Original Model's Accuracy
=========================

In [2]:
import torch
from torch.utils.data import Dataset, DataLoader
from transformers import AutoModelForSequenceClassification, AutoTokenizer
import numpy as np
from datasets import load_dataset
from sklearn.metrics import accuracy_score

In [24]:
# Load your model and tokenizer
model_name = "huawei-noah/TinyBERT_General_4L_312D"
model = AutoModelForSequenceClassification.from_pretrained(model_name)
tokenizer = AutoTokenizer.from_pretrained(model_name)

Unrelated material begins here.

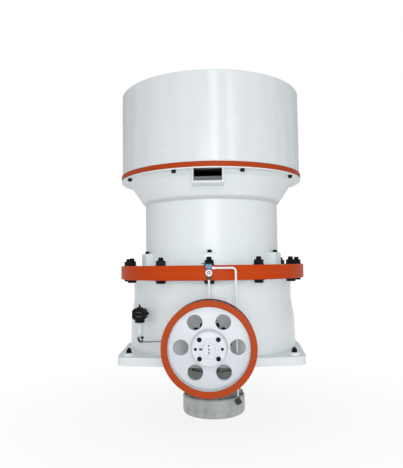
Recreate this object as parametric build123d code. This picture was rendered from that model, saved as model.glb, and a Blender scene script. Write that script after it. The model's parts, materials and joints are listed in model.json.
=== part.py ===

device = torch.device("cuda" if torch.cuda.is_available() else "cpu")
model.to('cuda')

# Load and preprocess the MRPC dataset
task = "mrpc"
dataset = load_dataset("glue", task)

Some weights of BertForSequenceClassification were not initialized from the model checkpoint at huawei-noah/TinyBERT_General_4L_312D and are newly initialized: ['classifier.bias', 'classifier.weight']
You should probably TRAIN this model on a down-stream task to be able to use it for predictions and inference.


In [25]:
def calculate_accuracy(dataloader, model, device):
    """
    Calculate accuracy of the model on a dataset provided by the DataLoader.
    :param dataloader: DataLoader providing batches of (inputs, labels)
    :param model: Pretrained model for evaluation
    :param device: Device ('cpu' or 'cuda')
    :return: Accuracy as a float
    """
    model.eval()  # Set model to evaluation mode
    all_predictions = []
    all_labels = []

    with torch.no_grad():
        for batch in dataloader:
            # Extract inputs and labels from the batch
            input_ids = batch['input_ids'].to(device)
            attention_mask = batch['attention_mask'].to(device)
            labels = batch['label'].to(device)

            # Forward pass
            outputs = model(input_ids=input_ids, attention_mask=attention_mask)
            logits = outputs.logits
            predictions = torch.argmax(logits, dim=1)

            # Collect predictions and labels
            all_predictions.extend(predictions.cpu().numpy())
            all_labels.extend(labels.cpu().numpy())

    # Calculate accuracy
    accuracy = np.mean(np.array(all_predictions) == np.array(all_labels))
    return accuracy


In [26]:
# Tokenize dataset
def preprocess_data(example):
    return tokenizer(
        example['sentence1'], example['sentence2'],
        padding='max_length', truncation=True, max_length=512
    )
tokenized_dataset = dataset['validation'].map(preprocess_data, batched=True)
tokenized_dataset.set_format(type='torch', columns=['input_ids', 'attention_mask', 'label'])

# Create DataLoader
dataloader = DataLoader(tokenized_dataset, batch_size=128)

In [27]:
# Calculate accuracy
validation_accuracy = calculate_accuracy(dataloader, model, device)
print(f"Validation Accuracy: {validation_accuracy * 100:.2f}%")

Validation Accuracy: 63.97%